Broker Investec said the downturn in the second quarter was slightly worse than the 2% it estimated, but the margin has held up better then it expected.
Total sales for the half grew by 8.5% as it continues to open new superstores, refit existing stores and relocate existing under-sized stores. It currently has 100 superstores, and has a medium to long-term target of 150-200.
Three major store refits were completed in the first half. Dunelm said sales uplifts are encouraging, and expected to generate a return on investment of approximately £0.7m per store.
Gross margin for the period is estimated to have improved by 110 basis points compared with the same period last year. Dunelm said active management of gross margin enabled it to offset cost increases in the supply chain while still delivering strong value for customers.
The board said it remains confident in the group’s prospects for long-term growth.
In the short term, it said it remains cautious about the consumer environment as it said the increase in VAT will place further pressure on ex-VAT revenues, and the recent rise in cotton prices is expected to feed through to increased cost of goods.
Will Adderley, Dunelm chief executive said: “We have continued to develop our business successfully during the half and we were delighted to celebrate the opening of our 100th superstore at the beginning of December.

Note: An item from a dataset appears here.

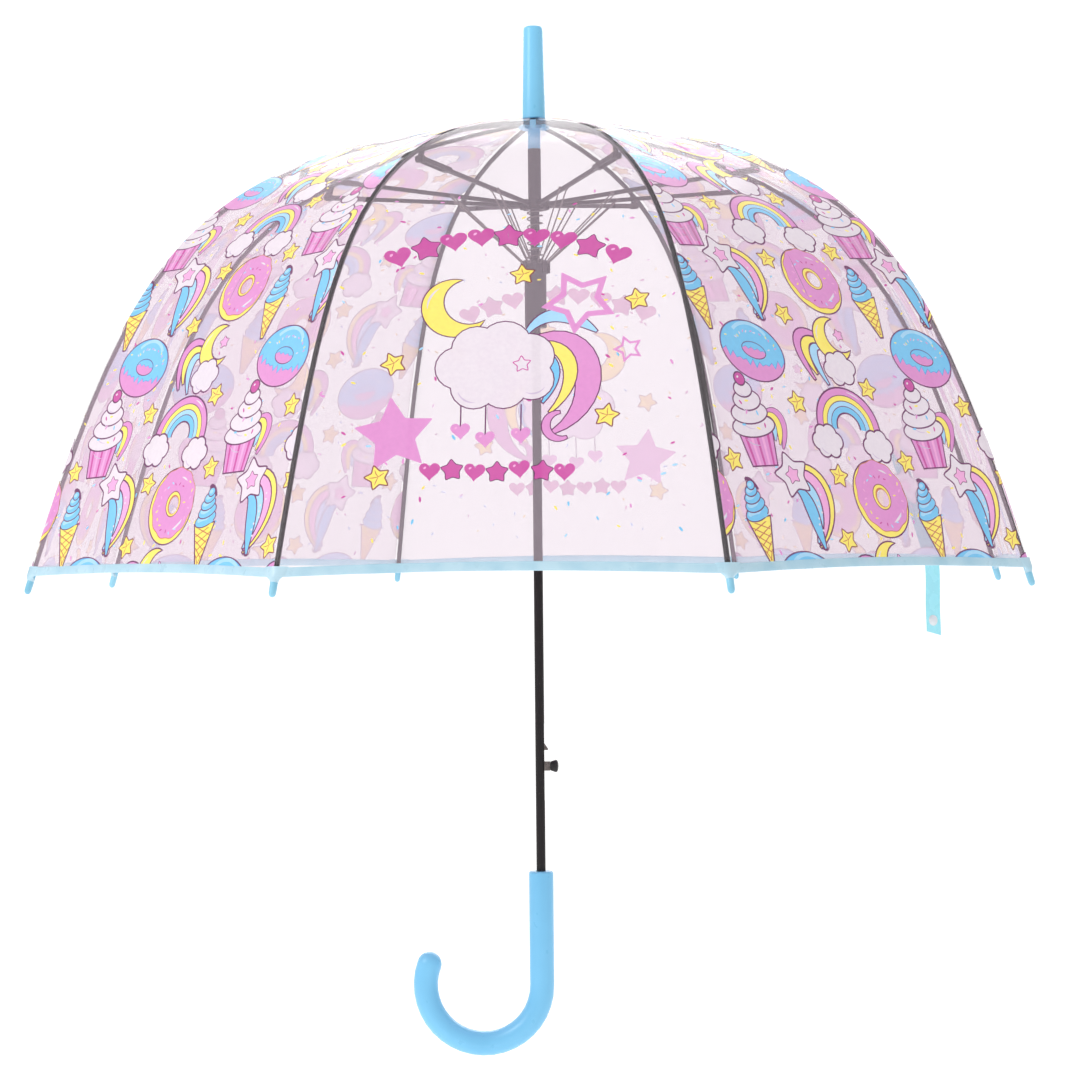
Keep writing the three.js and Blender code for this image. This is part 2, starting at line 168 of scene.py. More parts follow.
def billow(a, t):
    """How far the film stands off its flat shape, a millimetres beside the middle line."""
    across = min(1.0, abs(a) / max(half_width(t), 1e-6))
    free = (1 - across**2) * math.sin(math.pi * min(1.0, t / HEM_T)) ** 0.5
    waves = math.sin(a / 9.0 + 11 * t) * math.sin(21 * t)
    return -PANEL_SAG * free + RIPPLE * free * waves


def panel_point(panel, a, t, lift=0.0):
    """Point of a panel in metres: a is sideways from its middle line, seen from outside."""
    r, z = canopy_point(t, lift + billow(a, t))
    middle = r * COS_HALF
    azimuth = panel * SECTOR
    x = middle * math.cos(azimuth) - a * math.sin(azimuth)
    y = middle * math.sin(azimuth) + a * math.cos(azimuth)
    return Vector((x, y, z)) * MM


def rib_point(rib, beside, t, lift=0.0, fold=1.0):
    """Point on the film beside a rib, in metres; fold 1 follows both panels' slope."""
    r, z = canopy_point(t, lift)
    r -= abs(beside) * math.tan(HALF) * fold
    azimuth = (rib - 0.5) * SECTOR
    x = r * math.cos(azimuth) - beside * math.sin(azimuth)
    y = r * math.sin(azimuth) + beside * math.cos(azimuth)
    return Vector((x, y, z)) * MM


# Distance along the middle line, measured up from the hem, against the canopy parameter.
_samples = np.linspace(HEM_MID_T, 0, 400)
_line = np.array([canopy_point(t) for t in _samples])
_steps = np.hypot(np.diff(_line[:, 0]) * COS_HALF, np.diff(_line[:, 1]))
_heights = np.concatenate([[0], np.cumsum(_steps)])
PANEL_LENGTH = float(_heights[-1])


def t_at_length(b):
    """Canopy parameter at a distance up the middle line from the hem."""
    if b < 0:
        return HEM_MID_T - b * (HEM_MID_T - _samples[1]) / _heights[1]
    return float(np.interp(b, _heights, _samples))


def length_at_t(t):
    """The opposite of t_at_length."""
    if t > HEM_MID_T:
        return (HEM_MID_T - t) * _heights[1] / (HEM_MID_T - _samples[1])
    return float(np.interp(-t, -_samples, _heights))


# ---- panels and their halves -----------------------------------------------------------
# Panel k lies between rib k and rib k + 1. Its half beside rib k is that rib's half "b".
HALVES = [(rib, side) for rib in range(1, RIBS + 1) for side in "ab"]


def panel_of(rib, side):
    """The panel that a rib's half belongs to."""
    return rib if side == "b" else (rib - 2) % RIBS + 1


def follow_fold(piece):
    """Bakes a canopy piece's placement into its mesh."""
    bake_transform(piece)


# ---- mesh helpers ----------------------------------------------------------------------
def link_object(name, data):
    thing = bpy.data.objects.new(name, data)
    bpy.context.scene.collection.objects.link(thing)
    return thing


def make_object(name, points, faces, material, smooth_angle=None):
    mesh = bpy.data.meshes.new(name)
    mesh.from_pydata([tuple(p) for p in points], [], faces)
    mesh.validate()
    mesh.update()
    piece = link_object(name, mesh)
    mesh.materials.append(material)
    if smooth_angle is not None:
        mesh.shade_smooth()
        mesh.set_sharp_from_angle(angle=math.radians(smooth_angle))
    return piece


def shell(name, inner, outer, material, smooth_angle=50):
    """Closed sheet between two grids of points with the same rows and columns."""
    rows, columns = len(inner), len(inner[0])
    points = [p for row in inner for p in row] + [p for row in outer for p in row]
    count = rows * columns
    faces = []
    for i in range(rows - 1):
        for j in range(columns - 1):
            a = i * columns + j
            quad = (a, a + columns, a + columns + 1, a + 1)
            faces.append(quad)
            faces.append(tuple(k + count for k in reversed(quad)))
    rim = list(range(columns))
    rim += [i * columns + columns - 1 for i in range(1, rows)]
    rim += [(rows - 1) * columns + j for j in range(columns - 2, -1, -1)]
    rim += [i * columns for i in range(rows - 2, 0, -1)]
    for a, b in zip(rim, rim[1:] + rim[:1]):
        faces.append((a, b, b + count, a + count))
    piece = make_object(name, points, faces, material, smooth_angle)
    fix_normals(piece)
    return piece


def fix_normals(piece):
    """Turns a closed mesh's faces outwards."""
    mesh = piece.data
    mesh.calc_loop_triangles()
    total = 0.0
    for tri in mesh.loop_triangles:
        p, q, r = (mesh.vertices[k].co for k in tri.vertices)
        total += p.dot(q.cross(r))
    if total < 0:
        mesh.flip_normals()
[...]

The business is in good health operationally and we remain in a very strong financial position.
“However, trading conditions have been tough in our most recent quarter, especially in our peak trading weeks in late November and early December and this has had an impact, albeit limited, on both revenues and earnings.
“Looking ahead we are facing a number of external factors in our market which could affect both consumer demand and bought-in costs for a period of time. However, we are very confident that we can use our strong financial position and entrepreneurial flexibility to trade our way through this period and build an even stronger business for the long term. We will continue to expand through our strong pipeline of new stores, refits and further investments in support of our strategy.
“Nick Wharton joined the business on a full-time basis in December and as previously announced he will formally take over the role of chief executive from 17th February when I will become executive deputy chairman.”